Dataset excerpt
· · · ·

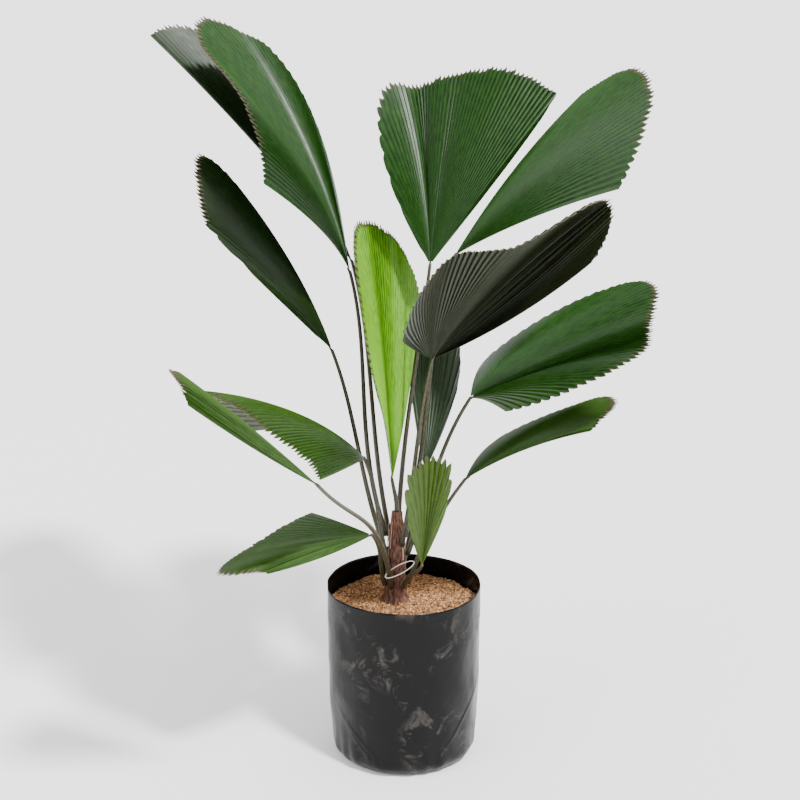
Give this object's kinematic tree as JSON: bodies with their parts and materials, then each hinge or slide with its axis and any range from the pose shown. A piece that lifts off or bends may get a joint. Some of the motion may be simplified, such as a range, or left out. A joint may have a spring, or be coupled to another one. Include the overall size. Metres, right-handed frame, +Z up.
{
  "type": "potted licuala palm",
  "caption": "A young fan palm with pleated, toothed leaves on thin dark petioles, growing from coir in a black film nursery bag.",
  "frame": {"origin": "centre of the bag's flat underside, on the surface that it stands on", "axes": "+Z up along the plant; +X to the right and +Y away from the viewer of the picture's front view"},
  "size_m": [0.7199, 0.7944, 1.0922],
  "materials": {
    "bag_film": "thin black film, slightly glossy, creased, with dusty grey scuffs",
    "coir": "rough orange-brown chips of coconut fibre with dark gaps",
    "trunk_fibre": "matt red-brown fibrous sheaths with paler papery edges",
    "petiole_skin": "smooth dark olive-brown skin",
    "leaf": "deep green, pleated, semi-gloss above and duller olive below",
    "young_leaf": "bright yellow-green, pleated, semi-gloss"
  },
  "bodies": {
    "root": {"bag": "bag_film", "growing_medium": "coir", "trunk": "trunk_fibre", "petiole_back_left_low": "petiole_skin", "petiole_left_high": "petiole_skin", "petiole_back_centre": "petiole_skin", "petiole_back_right": "petiole_skin", "petiole_young_centre": "petiole_skin", "petiole_front_right": "petiole_skin", "petiole_right": "petiole_skin", "petiole_right_low": "petiole_skin", "petiole_back_low": "petiole_skin", "petiole_front_small": "petiole_skin", "petiole_left": "petiole_skin", "petiole_left_arched": "petiole_skin", "petiole_left_narrow": "petiole_skin", "petiole_left_low": "petiole_skin", "blade_back_left_low": "leaf", "blade_left_high": "leaf", "blade_back_centre": "leaf", "blade_back_right": "leaf", "blade_young_centre": "young_leaf", "blade_front_right": "leaf", "blade_right": "leaf", "blade_right_low": "leaf", "blade_back_low": "leaf", "blade_front_small": "young_leaf", "blade_left": "leaf", "blade_left_arched": "leaf", "blade_left_narrow": "leaf", "blade_left_low": "leaf"}
  },
  "joints": []
}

· · · ·

Task description
Output all of the data again, exactly.

Response below
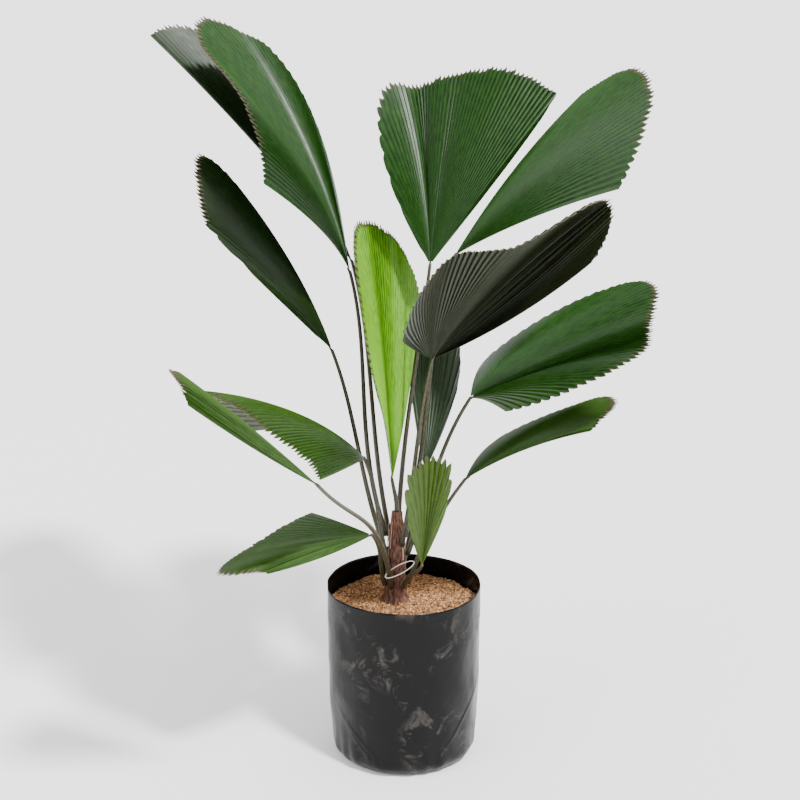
Give this object's kinematic tree as JSON: bodies with their parts and materials, then each hinge or slide with its axis and any range from the pose shown. A piece that lifts off or bends may get a joint. Some of the motion may be simplified, such as a range, or left out. A joint may have a spring, or be coupled to another one. Include the overall size. Metres, right-handed frame, +Z up.
{
  "type": "potted licuala palm",
  "caption": "A young fan palm with pleated, toothed leaves on thin dark petioles, growing from coir in a black film nursery bag.",
  "frame": {"origin": "centre of the bag's flat underside, on the surface that it stands on", "axes": "+Z up along the plant; +X to the right and +Y away from the viewer of the picture's front view"},
  "size_m": [0.7199, 0.7944, 1.0922],
  "materials": {
    "bag_film": "thin black film, slightly glossy, creased, with dusty grey scuffs",
    "coir": "rough orange-brown chips of coconut fibre with dark gaps",
    "trunk_fibre": "matt red-brown fibrous sheaths with paler papery edges",
    "petiole_skin": "smooth dark olive-brown skin",
    "leaf": "deep green, pleated, semi-gloss above and duller olive below",
    "young_leaf": "bright yellow-green, pleated, semi-gloss"
  },
  "bodies": {
    "root": {"bag": "bag_film", "growing_medium": "coir", "trunk": "trunk_fibre", "petiole_back_left_low": "petiole_skin", "petiole_left_high": "petiole_skin", "petiole_back_centre": "petiole_skin", "petiole_back_right": "petiole_skin", "petiole_young_centre": "petiole_skin", "petiole_front_right": "petiole_skin", "petiole_right": "petiole_skin", "petiole_right_low": "petiole_skin", "petiole_back_low": "petiole_skin", "petiole_front_small": "petiole_skin", "petiole_left": "petiole_skin", "petiole_left_arched": "petiole_skin", "petiole_left_narrow": "petiole_skin", "petiole_left_low": "petiole_skin", "blade_back_left_low": "leaf", "blade_left_high": "leaf", "blade_back_centre": "leaf", "blade_back_right": "leaf", "blade_young_centre": "young_leaf", "blade_front_right": "leaf", "blade_right": "leaf", "blade_right_low": "leaf", "blade_back_low": "leaf", "blade_front_small": "young_leaf", "blade_left": "leaf", "blade_left_arched": "leaf", "blade_left_narrow": "leaf", "blade_left_low": "leaf"}
  },
  "joints": []
}